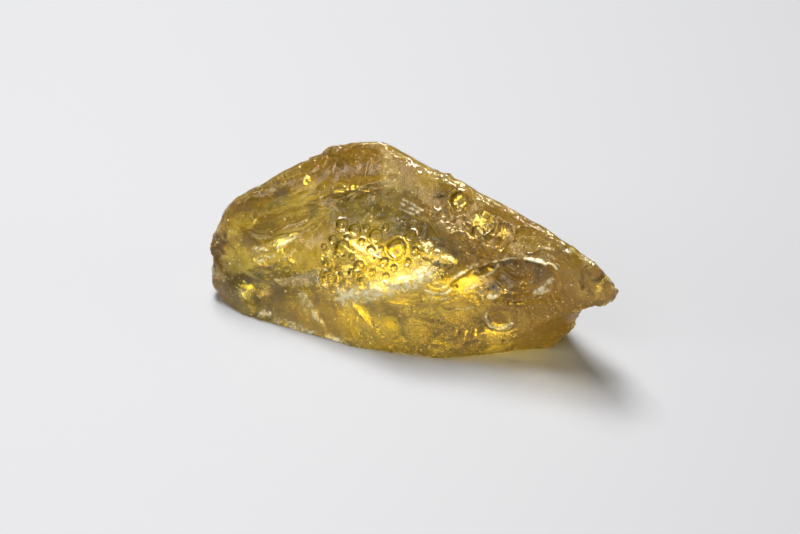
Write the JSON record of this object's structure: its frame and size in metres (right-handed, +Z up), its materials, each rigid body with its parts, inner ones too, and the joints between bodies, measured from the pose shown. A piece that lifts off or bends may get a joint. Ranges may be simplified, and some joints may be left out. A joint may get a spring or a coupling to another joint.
{
  "type": "raw copal",
  "caption": "Raw lump of clear golden copal resin: a blunt shard with shell-shaped fracture scars, a crest and an overhanging beak at one end, resting on a flat facet.",
  "frame": {"origin": "middle of the bounding box, on the surface that the lump rests on", "axes": "+X along the lump's length, from the blunt end towards the beak; +Y towards the back; +Z up, away from the flat facet"},
  "size_m": [0.0376, 0.02, 0.0176],
  "materials": {
    "copal": "clear golden resin, glossy on the fresh scars and frosted on the worn slope and edges"
  },
  "bodies": {
    "root": {"copal_lump": "copal"}
  },
  "joints": []
}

▶ _Task to complete_:
Once more, set down the full listing, verbatim.

▶ _Answer to the problem_:
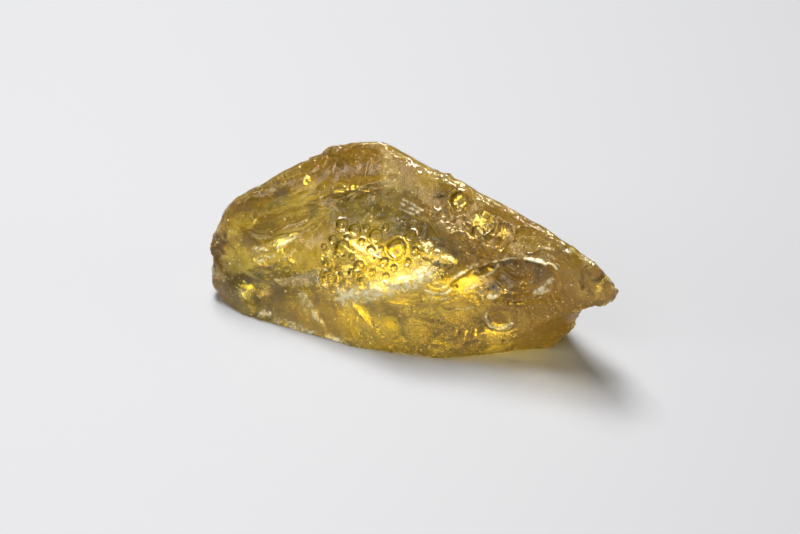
Write the JSON record of this object's structure: its frame and size in metres (right-handed, +Z up), its materials, each rigid body with its parts, inner ones too, and the joints between bodies, measured from the pose shown. A piece that lifts off or bends may get a joint. Ranges may be simplified, and some joints may be left out. A joint may get a spring or a coupling to another joint.
{
  "type": "raw copal",
  "caption": "Raw lump of clear golden copal resin: a blunt shard with shell-shaped fracture scars, a crest and an overhanging beak at one end, resting on a flat facet.",
  "frame": {"origin": "middle of the bounding box, on the surface that the lump rests on", "axes": "+X along the lump's length, from the blunt end towards the beak; +Y towards the back; +Z up, away from the flat facet"},
  "size_m": [0.0376, 0.02, 0.0176],
  "materials": {
    "copal": "clear golden resin, glossy on the fresh scars and frosted on the worn slope and edges"
  },
  "bodies": {
    "root": {"copal_lump": "copal"}
  },
  "joints": []
}